Each of us was assigned chores. The girls helped our mother wash and dry the dishes, make the beds, washing and iron the clothes. The boys tended to outside chores. There was the cow to be milked. She was a brown and white Guernsey. My father had bought her from Miss Dolly Hall for forty dollars. Miss Dolly had named her Chance because she gave a “good chance” of butter. The chickens had been up before us and were waiting for the grain we tossed to them on the frosty ground. Feeding the pigs was a melancholy chore. They had intelligent eyes and looked up trustingly as we poured slops into their tough. I knew, and it pained me, but they were unaware that they did not have long to live.
Our Father had brought home the turkey the day before. He had shot it over on Wales Mountain and my mother was already preparing it for the oven when company began to arrive.
We were part of two great clans. In addition to my mother’s family, most of whom lived close by, my father’s people, aunts and uncles and cousins would arrive from Richmond and Petersburg. We were in awe of the city cousins. They used slang words that were new to us such as “guy” “jerk” or “kiddo” which made us feel naïve and countrified. We children would travel in packs, playing the old games of Hide and Go Seek, Olly, Olly Oxen Free, and in the nearby school yard we would shoot baskets or play baseball, or find a plowed fiend where we searched for arrowheads and fools gold.
At home the conversation grew in pitch and volume as everybody talked at once. Hardly anybody heard what the other was saying but everybody knew what was going on. We are a family of story tellers. No event is without significance to us, and all that happens becomes a part of our history. We keep and share every detail. Our reunions become a verbal history of birth and death, of failures and accomplishments, of hardships and good times and just celebrating the joy of being together again. Being an aspiring writer I kept notes!
At one point everybody piled into cars and went to the graveyard where we paid respects to our dead. The more recent graves were marked by stones with names and dates carved or engraved on them. In the older section we came to earlier graves marked simply by a single primitive stone with no lettering to tell the name of who rested beneath it.
On the way home one of the uncles made a detour down to Esmont to visit the Staples Sisters who made bootleg apple brandy.

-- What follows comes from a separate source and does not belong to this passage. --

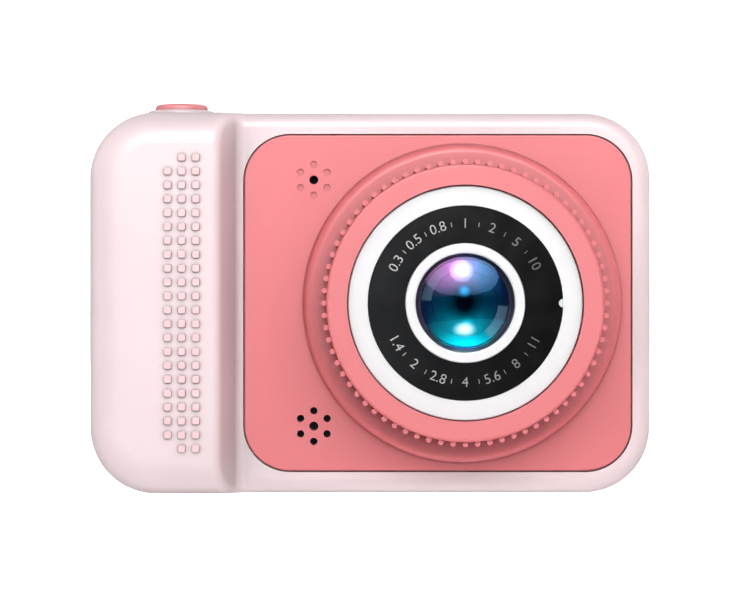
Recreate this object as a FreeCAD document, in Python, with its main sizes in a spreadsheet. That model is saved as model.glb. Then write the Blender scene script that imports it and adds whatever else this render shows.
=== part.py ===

He brought a bottle back with him and it was surreptitiously passed from one of the uncles to the other. If she caught sight of it one of the wives would disapprove but her scolding did not last long for someone moved to the piano and soon all the grown ups had their arms around each other, swaying back and forth while singing “In the Garden” or “Down by The Old Mill Stream” or “Let Me Call You Sweetheart.”
In the late afternoon dinner was served. If my grandmother was there she would say a proper grace, but if she was not my father said, “Look out, Lord, we’re gonna eat!” What a feast ensued! The turkey, golden brown, had a minimum of birdshot left in it. The applesauce was made from fruit we had gathered from an abandoned orchard down on Mt. Alto. The butter beans, the corn, and the peas came come from our summer garden and canned by my mother. The potatoes flavored with Chance’s rich butter were not mashed but creamed. Finally desserts. The sweet potato pie, still warm from the oven, was encased in a crust so crumbly and sweet that it alone could have been a dessert. And then came the pumpkin pie, steaming aromas of brown sugar and nutmeg, and all laced with generous portions of whipped cream. All of it was accompanied by milk for the children, coffee for the adults and if requested iced tea as sweet as sugar cane.
At sundown out-of-town guests drifted off to whatever relative had taken them in for the night. Others, sated with food and companionship, gathered around the radio for Franklin D. Roosevelt’s Thanksgiving message. Sleepy, exhausted children were carted off to bed. It was a family custom that we would call goodnight to each other from room to room and finally, we would drowse off to sleep secure in the knowledge that we were home, safe and loved.
They were challenging times, those Depression Years. They seem so distant now. We thought we were poor, but in them we were richer than we knew.
The house where we lived is quiet now. No one lives there any more except for a family of dirt daubers and ghosts that move from room to room behind the empty windows.
In memory I go there each night. I stand beside the gate, look up to the house, and once again I hear the voices of my mother and father, my brothers and sisters as we call goodnight to each before we rest.